Se è vero che la grandezza di un autore cinematografico si può capire anche dalla disinvoltura con cui passa da un genere all'altro, allora con questo Parigi, 13Arr. (Paris 13th District) abbiamo appena avuto un'ulteriore prova di quanto Jacques Audiard sia uno dei più grandi registi europei in circolazione. Dopo averci regalato prison movie, melò, western e drammi sociali, ora approda anche a quella che potremmo definire quasi una commedia (post)romantica o una romcom 2.0: multirazziale e multiculturale, erotica e disnibita, schietta e diretta, a tratti perfino digitale.

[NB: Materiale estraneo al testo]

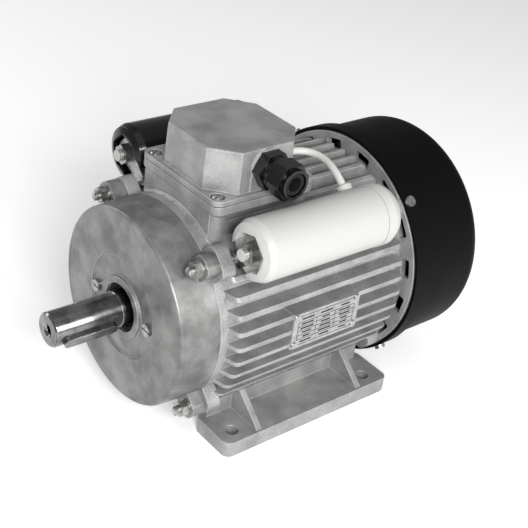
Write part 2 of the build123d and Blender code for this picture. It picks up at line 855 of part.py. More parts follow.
with BuildPart() as lid_gasket:
    with BuildSketch(Plane.XY.offset(box_flange_top_z)) as gasket:
        with Locations((box_centre_x, 0)):
            RectangleRounded(
                2 * (box_flange_half_x - gasket_inset),
                2 * (box_flange_half_y - gasket_inset),
                box_flange_corner - gasket_inset,
            )
            RectangleRounded(
                2 * (box_wall_half_x - box_wall) + 1,
                2 * (box_wall_half_y - box_wall) + 1,
                box_wall,
                mode=Mode.SUBTRACT,
            )
            with GridLocations(2 * box_column_x, 2 * box_column_y, 2, 2):
                Circle(box_column_radius - 1)
                Circle(lid_screw_radius + free_gap, mode=Mode.SUBTRACT)
    extrude(amount=gasket_thickness)
save(lid_gasket, "lid_gasket")

lid_screw_seat_z = lid_flange_top_z - lid_recess_depth
with BuildPart() as lid_screws:
    with BuildSketch(Plane.XY.offset(lid_screw_seat_z)) as heads:
        with Locations((box_centre_x, 0)):
            with GridLocations(2 * box_column_x, 2 * box_column_y, 2, 2):
                Circle(lid_screw_head_radius)
    extrude(amount=lid_screw_head_height)
    head_edges = edges().group_by(Axis.Z)[-1]
    chamfer(head_edges, 0.8)
    with BuildSketch(Plane.XY.offset(lid_screw_seat_z)) as shanks:
        with Locations((box_centre_x, 0)):
            with GridLocations(2 * box_column_x, 2 * box_column_y, 2, 2):
                Circle(lid_screw_radius)
    extrude(amount=-(lid_screw_length + lid_flange_thickness - lid_recess_depth - 1))
    with BuildSketch(Plane.XY.offset(lid_screw_seat_z + lid_screw_head_height / 2)) as slots_cut:
        with Locations((box_centre_x, 0)):
            with GridLocations(2 * box_column_x, 2 * box_column_y, 2, 2):
                Rectangle(2 * lid_screw_head_radius, 0.9, rotation=30)
    extrude(amount=lid_screw_head_height, mode=Mode.SUBTRACT)
save(lid_screws, "lid_screws")

# Terminal board with six terminals, links and an earth screw
with BuildPart() as terminal_board:
    block(
        box_centre_x - board_half_x,
        box_centre_x + board_half_x,
        -board_half_y,
        board_half_y,
        box_floor_z,
        box_floor_z + board_thickness,
    )
    with BuildSketch(Plane.XY.offset(box_floor_z)) as board_holes:
        with Locations((box_centre_x, 0)):
            with GridLocations(terminal_pitch_x, terminal_pitch_y, 2, 3):
                Circle(terminal_radius + press_gap)
        with Locations((box_centre_x - 20, 0)):
            Circle(6)
    extrude(amount=board_thickness, mode=Mode.SUBTRACT)
save(terminal_board, "terminal_board")

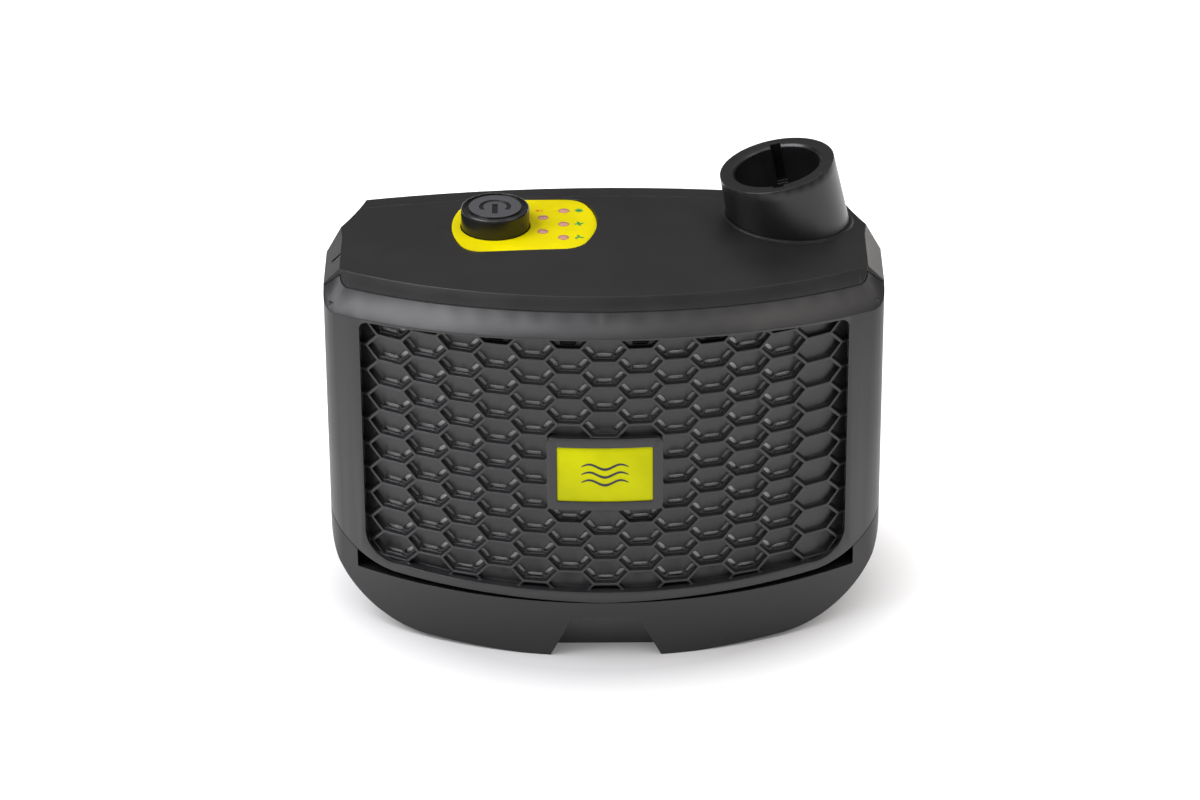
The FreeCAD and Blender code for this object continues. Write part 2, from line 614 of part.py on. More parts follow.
def inner_partition():
    """Plate that closes the filter room, with a barred opening to the fan."""
    z0, z1 = ROOM_Z[0] - WALL + 0.2, ROOM_Z[1] + WALL - 0.2
    plate = box(-103.2, 103.2, ROOM_BACK_Y, ROOM_BACK_Y + 2.5, z0, z1)
    plate = plate.common(casing_envelope(WALL + 0.3))
    hole = cylinder(INLET_R + 1.0, V(FAN_X, -20, FAN_Z), V(FAN_X, 10, FAN_Z))
    bars = [box(FAN_X - 28, FAN_X + 28, ROOM_BACK_Y, ROOM_BACK_Y + 2.0, FAN_Z + d - 1, FAN_Z + d + 1)
            for d in (-12, 0, 12)]
    bars.append(box(FAN_X - 1, FAN_X + 1, ROOM_BACK_Y, ROOM_BACK_Y + 2.0, FAN_Z - 28, FAN_Z + 28))
    plate = fused([plate.cut(hole)] + bars)
    for x, z in fan_lug_points():
        plate = plate.cut(cylinder(1.6, V(x, -10, z), V(x, 10, z)))
    return plate


# ---------------------------------------------------------------- filter cover
def bow_band(outer_r, inner_r):
    """Upright band between two radii round the axis of the bow."""
    axis = V(0, FRONT_Y + FRONT_R, -20)
    band = Part.makeCylinder(outer_r, 240.0, axis).cut(Part.makeCylinder(inner_r, 240.0, axis))
    return band.common(box(-BIG, BIG, -BIG, 0.0, -BIG, BIG))


def opening_prism(grow):
    """Grille opening seen from the front: bowed top edge, wide round lower corners."""
    w, y0 = OPEN_HALF_WIDTH + grow, -BIG / 4
    top, low = OPEN_Z[1] + grow, OPEN_Z[0] - grow
    side_top = top - OPEN_DROP
    side_low = low + OPEN_LOW_CORNER
    corner_x = w - OPEN_LOW_CORNER * 1.15
    corner_z = low + 1.9
    small = 3.2

    def p(x, z):
        return V(x, y0, z)
    mid = p(corner_x + 0.74 * (w - corner_x), corner_z + 0.26 * (side_low - corner_z))
    right = [p(w - small, side_top + 0.35), p(w, side_top - small), p(w, side_low), p(corner_x, corner_z)]
    shoulder = p(w - 0.3 * small, side_top - 0.3 * small)
    flip = lambda v: V(-v.x, v.y, v.z)
    edges = [arc(flip(right[0]), p(0, top), right[0]), arc(right[0], shoulder, right[1]),
             line(right[1], right[2]), arc(right[2], mid, right[3]),
             arc(right[3], p(0, low), flip(right[3])), arc(flip(right[3]), flip(mid), flip(right[2])),
             line(flip(right[2]), flip(right[1])), arc(flip(right[1]), flip(shoulder), flip(right[0]))]
    return prism(edges, V(0, BIG / 3, 0))


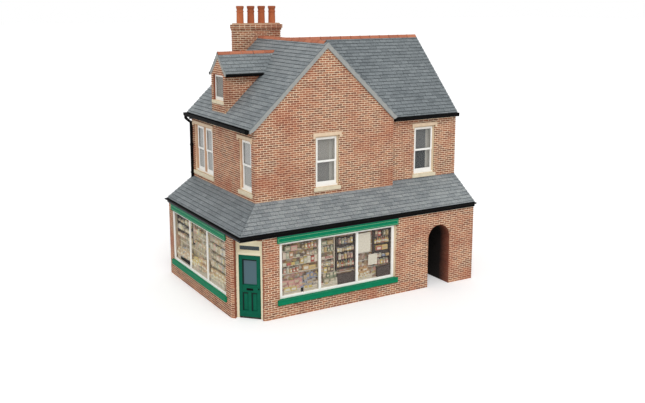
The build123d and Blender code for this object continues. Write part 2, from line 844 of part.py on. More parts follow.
def pieces():
    shell = ground_shell()
    front, left, right, rear, corner = ground_walls(shell)
    passage_left, passage_right, vault = passage_pieces()
    lean_front, lean_left = lean_to_roofs()
    stack_zone = chimney_zone()
    gable, upper_left, right_front_wall, right_end, upper_rear = upper_walls(stack_zone)
    roof_left, roof_right, verge = main_roofs(stack_zone)
    roof_cross_front, roof_cross_rear = cross_roofs()
    solid = main_solid()
    dormer_wall_piece, cheeks, dormer_roof = dormer_pieces()
    lintels, sills = stone_dressings()
    windows, fascias, boards, displays = shop_fronts()
    frame, leaf, step = door_pieces()
    main_gutter, right_gutter = roof_gutters()
    stack, cap, pots = chimney()
    return {
        "ground_front_wall": front, "ground_left_wall": left, "ground_right_wall": right,
        "ground_rear_wall": rear, "corner_wall": corner,
        "passage_left_wall": passage_left, "passage_right_wall": passage_right,
        "passage_vault": vault, "first_floor": first_floor(),
        "lean_to_roof_front": lean_front, "lean_to_roof_left": lean_left,
        "lean_to_gutter": lean_to_gutter(),
        "gable_wall": gable, "upper_left_wall": upper_left, "right_block_wall": right_front_wall,
        "right_end_wall": right_end, "upper_rear_wall": upper_rear,
        "main_roof_left": roof_left - dormer_hatch(), "main_roof_right": roof_right - below_cross_roof(cross_drop, far),
        "gable_verge": verge,
        "cross_roof_front": roof_cross_front - solid,
        "cross_roof_rear": roof_cross_rear - solid - stack_zone,
        "ridge_tiles": ridge_tiles(stack_zone), "dormer_ridge_tiles": dormer_ridge_run(),
        "dormer_front_wall": dormer_wall_piece, "dormer_cheeks": cheeks,
        "dormer_roof": dormer_roof, "dormer_gutters": dormer_gutters(),
        "sash_windows": sash_windows(), "window_lintels": lintels, "window_sills": sills,
        "shop_windows": windows, "fascia_boards": fascias, "stall_boards": boards,
        "window_displays": displays, "door_frame": frame, "door_leaf": leaf, "door_step": step,
        "main_gutter": main_gutter, "right_gutter": right_gutter, "downpipe": downpipe(),
        "chimney_stack": stack, "chimney_cap": cap, "chimney_pots": pots,
    }


os.makedirs("parts", exist_ok=True)
groups = {name: shape if isinstance(shape, list) else [shape]
          for name, shape in pieces().items()}
boxes = [shape.bounding_box() for group in groups.values() for shape in group]
middle_x = (min(box.min.X for box in boxes) + max(box.max.X for box in boxes)) / 2
middle_y = (min(box.min.Y for box in boxes) + max(box.max.Y for box in boxes)) / 2
for name, group in groups.items():
    placed = [Pos(-middle_x, -middle_y, 0) * shape for shape in group]
    export_step(Compound(children=placed), os.path.join("parts", name + ".step"))
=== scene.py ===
import itertools
import math

import bmesh
import bpy
from mathutils import Matrix, Vector


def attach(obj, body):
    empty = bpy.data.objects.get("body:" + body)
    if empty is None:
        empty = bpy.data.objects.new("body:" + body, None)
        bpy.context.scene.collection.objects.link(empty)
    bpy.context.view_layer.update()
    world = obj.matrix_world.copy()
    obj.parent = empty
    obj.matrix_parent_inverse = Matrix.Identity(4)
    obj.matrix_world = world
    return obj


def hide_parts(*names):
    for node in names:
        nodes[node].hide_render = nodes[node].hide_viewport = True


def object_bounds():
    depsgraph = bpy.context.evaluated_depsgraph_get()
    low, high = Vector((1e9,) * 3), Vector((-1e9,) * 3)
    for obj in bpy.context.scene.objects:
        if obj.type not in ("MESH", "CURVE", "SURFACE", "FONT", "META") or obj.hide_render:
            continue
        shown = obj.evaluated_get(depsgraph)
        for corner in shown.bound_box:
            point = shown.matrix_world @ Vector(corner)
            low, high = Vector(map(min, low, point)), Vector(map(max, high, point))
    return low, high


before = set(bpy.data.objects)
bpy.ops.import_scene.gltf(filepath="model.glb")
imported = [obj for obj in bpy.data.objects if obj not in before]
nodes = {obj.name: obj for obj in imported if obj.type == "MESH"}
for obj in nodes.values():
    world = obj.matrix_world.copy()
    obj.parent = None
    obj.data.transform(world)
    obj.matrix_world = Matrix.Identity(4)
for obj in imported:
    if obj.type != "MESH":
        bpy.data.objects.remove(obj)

cadLow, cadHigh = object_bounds()
scene = bpy.context.scene
mm = 0.001
print("frame loaded:", len(nodes), "nodes")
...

Ispirato ad una graphic novel di Adrian Tomine, fumettista americano molto noto anche come illustratore del New Yorker, il film è ambientato nel 13° arrondissement parigino: il quartiere forse meno turistico e francese della capitale, con il suo stile quasi americano, gli enormi palazzoni dai nomi dedicati a grandi città straniere che hanno ospitato in passato le olimpiadi (da qui il soprannome del complesso residenziale e il titolo del film) ed una grande presenza di abitanti di origine asiatica, tanto da renderla la più grande Chinatown d'Europa. Tutto questo, come vedremo in questa recensione di Parigi, 13Arr., è effettivamente presente nel film di Audiard, fin dalla panoramica iniziale a volo d'uccello. Ma è altrettanto evidente che al regista interessino soprattutto i suoi protagonisti e le complesse relazioni che andranno a intrecciare nelle due ore successive.
Le relazioni difficoltose
I protagonisti del film sono tre: Emilie, un ragazza di origini cinesi che vive nell'appartamento della nonna e lavora in un call center; Camille un insegnante (uomo, non lasciatevi ingannare dal nome) di colore alla ricerca di un appartamento da condividere; Nora una trentenne che ha lasciato Bordeaux e la sua famiglia per studiare a Parigi e cambiare la sua vita una volta per tutte. Le loro storie finiranno per l'intrecciarsi in più di un'occasione in modo quasi fortuito, ma tutti e tre sembrano avere in comune una cosa: una crescente insoddisfazione personale tanto in campo amoroso che lavorativo.
C'è chi questa insoddisfazione prova a sfogarla attraverso il sesso; chi nello studio o nel lavoro. Quello che Audiard ci mostra è che non si tratta però (solo) di un male generazionale, ma ognuno ha semplicemente il proprio bagaglio di sensi di colpa e di traumi. E sebbene nessuno dei protagonisti non faccia altro che dire la verità, a volte anche con troppa noncuranza e senza preoccuparsi dei sentimenti altrui, nessuno è in grado di guardarsi realmente dentro e capire ciò di cui ha veramente bisogno.
Paris, 13th District, il trailer del film di Jacques Audiard in concorso a Cannes 2021
Trovarsi e lasciarsi andare
Fotografato in un elegante bianco e nero che ne esalta i volti dei giovani e bravi protagonisti, scritto a sei mani da Audiard insieme a due partner d'eccezione quali Léa Mysius e Céline Sciamma, Parigi, 13Arr. è un film che non ha grande ambizioni se non quella di fornire un ritratto sincero del mondo dei giovani di oggi, ma con un taglio inaspettatamente ottimista: quasi più da cinema americano che europeo e d'autore. Il che non significa che il film di Jacques Audiard non sia di qualità o che stoni all'interno di una filmografia invidiabile: ha solo il "difetto" di non avere forse troppo da dire; ma è pur vero che quel che racconta lo fa in modo esemplare.
Conclusioni
Les Olympiades non verrà forse ricordato come il miglior film di Audiard, ma è comunque l'ennesima dimostrazione della versatilità del regista francese e del suo enorme talento nel regalarci personaggi a cui è facile affezionarsi e voler bene. Il tutto con uno stile elegante e naturale che ti fa semplicemente desiderare di più.
Perché ci piace
- Ottimamente fotografato, il film è uno sguardo elegante ad una Parigi insolita.
- I tre protagonisti lasciano il segno, grazie ad un'ottima scrittura e una recitazione sempre naturale e convincente.
- Tanto sesso, problemi d'amore e di incomunicabilità, traumi del passato da superare. Temi universali che non lasciano indifferenti...
Cosa non va
- ... ma da un autore come Audiard è lecito aspettarsi anche qualcosa di più.